Nissan Skyline – 1957
Probably not many of you now that Nissan’s Skyline has been around since 1957. At first, it was a humble compact sedan with the largest engine being a 1.9-liter four-banger, but during the years it has evolved into the performance sedan we know today available as a rebranded Infiniti Q50 in Japan.
Toyota Crown – 1955
The Crown is one of Toyota’s largest sedans for the Japanese market together with the Century. It’s been around consistently since 1955 and is now in its fifteenth generation which is based on the company’s flexible TNGA platform.
Mercedes-Benz SL – 1954
The sales of the German convertible are diminishing as the years pass, but we are sure that Mercedes-Benz will never give up on the SL, a true myth of elegance, class, and sportsmanship. With the seventh generation, the SL will return to a canvas roof.
Chevrolet Corvette – 1953
A lot of power, lines full of personality, and a lower price than that of the rivals. These are among the highlights that turn the Corvette into a real legend. When the new generation model arrives, things will change drastically with the introduction of a mid-engine layout.

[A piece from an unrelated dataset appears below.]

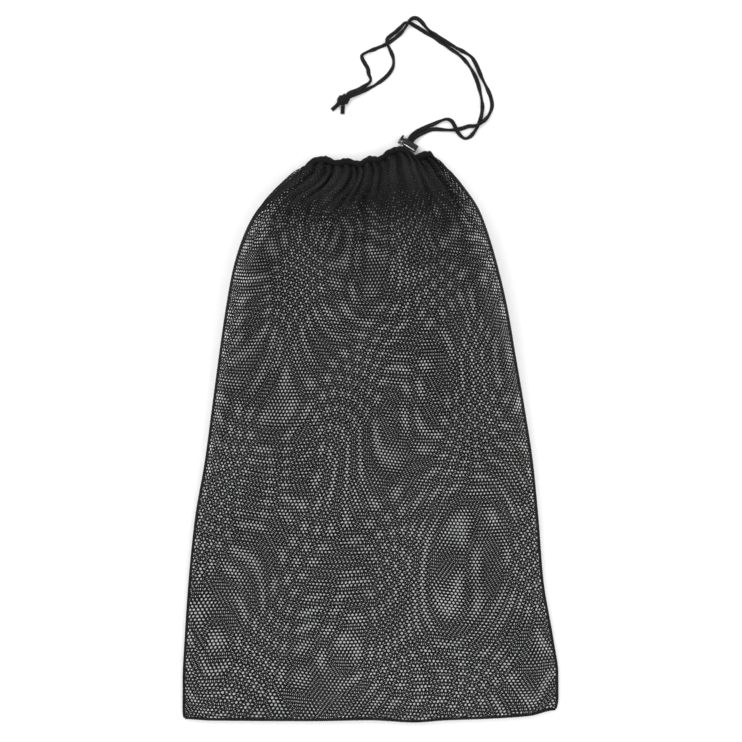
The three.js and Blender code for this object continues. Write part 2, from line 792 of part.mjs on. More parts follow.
/** Barrel of the lock, a cup with a slot through its walls for the two strands. */
function lockBarrel() {
  const cup = turned(
    [
      [barrelMouth, boreRadius],
      [barrelMouth, barrelRadius - lockEdge],
      [barrelMouth + lockEdge, barrelRadius],
      [barrelFoot - lockEdge, barrelRadius],
      [barrelFoot, barrelRadius - lockEdge],
      [barrelFoot, 0],
      [barrelFoot - barrelEnd, 0],
      [barrelFoot - barrelEnd, boreRadius],
      [barrelMouth, boreRadius],
    ],
    lockSides
  );
  return placed(geometryOf(cup.subtract(slot(-holeHalf, holeHalf, slotWidth))));
}

/** Sprung plunger: a flanged head, and a stem whose slot leaves room for its travel. */
function lockPlunger() {
  const stem = turned(
    [
      [flangeOut, 0],
      [flangeOut, flangeRadius - lockEdge],
      [flangeOut + lockEdge, flangeRadius],
      [flangeOut + flangeThickness - lockEdge, flangeRadius],
      [flangeOut + flangeThickness, flangeRadius - lockEdge],
      [flangeOut + flangeThickness, stemRadius],
      [stemFoot, stemRadius],
      [stemFoot, 0],
    ],
    lockSides
  );
  return placed(geometryOf(stem.subtract(slot(-holeHalf - lockTravel, holeHalf, slotWidth))));
}

/** Turns a piece of the lock from its own X axis onto the lock's axis. */
function placed(geometry) {
  geometry.rotateZ(lockAngle);
  geometry.translate(lockHole.x, lockHole.y, lockHole.z);
  return geometry;
}

// End knot and its tails

const knotAxis = new THREE.Vector3(Math.cos(knotTurn), Math.sin(knotTurn), 0);

/** Overhand knot of both strands, with the ridges of the turns round it. */
function endKnot() {
  const rings = [];
  for (let k = 0; k <= knotStations; k += 1) {
    const turn = THREE.MathUtils.lerp(knotCap, Math.PI - knotCap, k / knotStations);
    const ring = [];
    for (let j = 0; j < knotSides; j += 1) {
      const angle = (2 * Math.PI * j) / knotSides;
      const ridge = 1 + knotRidge * Math.cos(2 * knotTurns * turn - angle) * Math.sin(turn);
      const radius = Math.sin(turn) * ridge;
      const point = new THREE.Vector3(
        (-Math.cos(turn) * knotLength) / 2,
        (Math.cos(angle) * radius * knotWidth) / 2,
        (Math.sin(angle) * radius * knotHeight) / 2
      );
      ring.push(point);
    }
    rings.push(ring);
  }
  const geometry = outward(skin(rings, false));
  geometry.rotateZ(knotTurn);
  geometry.translate(knotPlace.x, knotPlace.y, knotPlace.z + knotLift);
  return geometry;
}

/** Cut end of one strand, laid from the knot to the floor. */
function tail({ turn, from }) {
  const direction = knotAxis.clone().applyAxisAngle(new THREE.Vector3(0, 0, 1), turn);
  const start = knotPlace.clone().addScaledVector(direction, from);
  const end = start.clone().addScaledVector(direction, tailLength).setZ(cordLow);
  const middle = start.clone().lerp(end, 0.45).setZ(cordLow + tailSag);
  return geometryOf(cordTube(evenly([start.setZ(cordLow + tailLift), middle, end], tailSteps)));
}

// Materials and assembly

const finish = (color, roughness) => new THREE.MeshStandardMaterial({ color, roughness, metalness: 0 });
const net = finish(0x1c1c20, 0.85);
const tape = finish(0x17171a, 0.8);
const cord = finish(0x141416, 0.75);
const plastic = finish(0x0b0b0c, 0.25);

const hemOutside = hemBody(gap);
const hemInside = tunnelCord(cordDiameter + 2 * gap);
const belowHem = (side) => geometryOf(solid(panel(side)).subtract(hemOutside).subtract(hemInside));

const pieces = [
  ["front_panel", belowHem("front"), net],
  ["back_panel", belowHem("back"), net],
  ["left_seam", sideSeam(true), tape],
  ["right_seam", sideSeam(false), tape],
  ["bottom_seam", bottomSeam(), tape],
  ["mouth_hem", geometryOf(hemBody(0).subtract(hemInside)), tape],
  ["tunnel_cord", geometryOf(tunnelCord(cordDiameter)), cord],
  ["inner_strand", strand(innerRoute), cord],
  ["outer_strand", strand(outerRoute), cord],
  ["end_knot", endKnot(), cord],
  ["left_tail", tail(tails.left), cord],
  ["right_tail", tail(tails.right), cord],
  ["lock_barrel", lockBarrel(), plastic],
  ["lock_plunger", lockPlunger(), plastic],
];

const bag = new THREE.Group();
bag.name = "mesh_gear_bag";
for (const [name, geometry, material] of pieces) {
  const mesh = new THREE.Mesh(geometry, material);
  mesh.name = name;
  bag.add(mesh);
}

export default bag;
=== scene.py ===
"""Mesh drawstring bag for swim and dive gear, on its back with its mouth drawn in and its cord laid out.

Sizes in the tables and classes are millimetres, and the studio's are metres where it says so. Meshes are
metres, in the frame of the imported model.
"""

from __future__ import annotations

import logging
import math
from dataclasses import dataclass, field
from enum import Enum
from functools import partialmethod

import bmesh
import bpy
import numpy as np
from bpy.types import GeometryNodeTree as NodeTree
from bpy.types import Material, Node, Object
from bpy.types import NodeSocket as Socket
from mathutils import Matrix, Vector


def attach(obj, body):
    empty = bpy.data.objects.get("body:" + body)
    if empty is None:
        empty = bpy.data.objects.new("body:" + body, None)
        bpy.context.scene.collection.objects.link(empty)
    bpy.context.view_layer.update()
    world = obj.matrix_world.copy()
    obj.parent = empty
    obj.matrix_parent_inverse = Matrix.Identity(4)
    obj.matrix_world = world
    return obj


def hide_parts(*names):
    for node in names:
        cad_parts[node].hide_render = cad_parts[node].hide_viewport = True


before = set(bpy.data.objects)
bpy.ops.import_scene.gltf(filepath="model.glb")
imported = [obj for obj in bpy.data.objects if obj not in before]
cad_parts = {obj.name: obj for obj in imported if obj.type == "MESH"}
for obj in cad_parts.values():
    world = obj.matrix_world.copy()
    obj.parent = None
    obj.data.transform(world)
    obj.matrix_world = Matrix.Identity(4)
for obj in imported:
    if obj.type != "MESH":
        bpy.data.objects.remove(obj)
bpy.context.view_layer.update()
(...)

Toyota Land Cruiser – 1951
The Japanese 4×4 SUV is among the most long-lived cars that are still in production. It’s been around for almost seven decades and Toyota remains faithful to its true off-road roots. Hats down for a living legend!
Volkswagen Transporter – 1950
Debuting in 1950 as a bus based on the original Beetle, the Transporter has been around for almost seven decades. Now in its sixth generation, the model is one of the best-selling commercial vehicles on the Old Continent.
Ford F-Series – 1947
Born in 1947, Ford’s F-Series pickup range has been the best-selling truck in the United States since 1977 and the best-selling vehicle since 1986. It’s arguably the most important model in the entire history of Ford (sorry, Model T) generating $41 billion in annual revenue for the company in 2018 alone.
Chevrolet Suburban – 1935
The very first generation Suburban debuted in 1935 which means in just 16 years from now the model will turn 100. Now in its eleventh generation, the large SUV shares its underpinnings with the Cadillac Escalade, Chevrolet Tahoe, and GMC Yukon.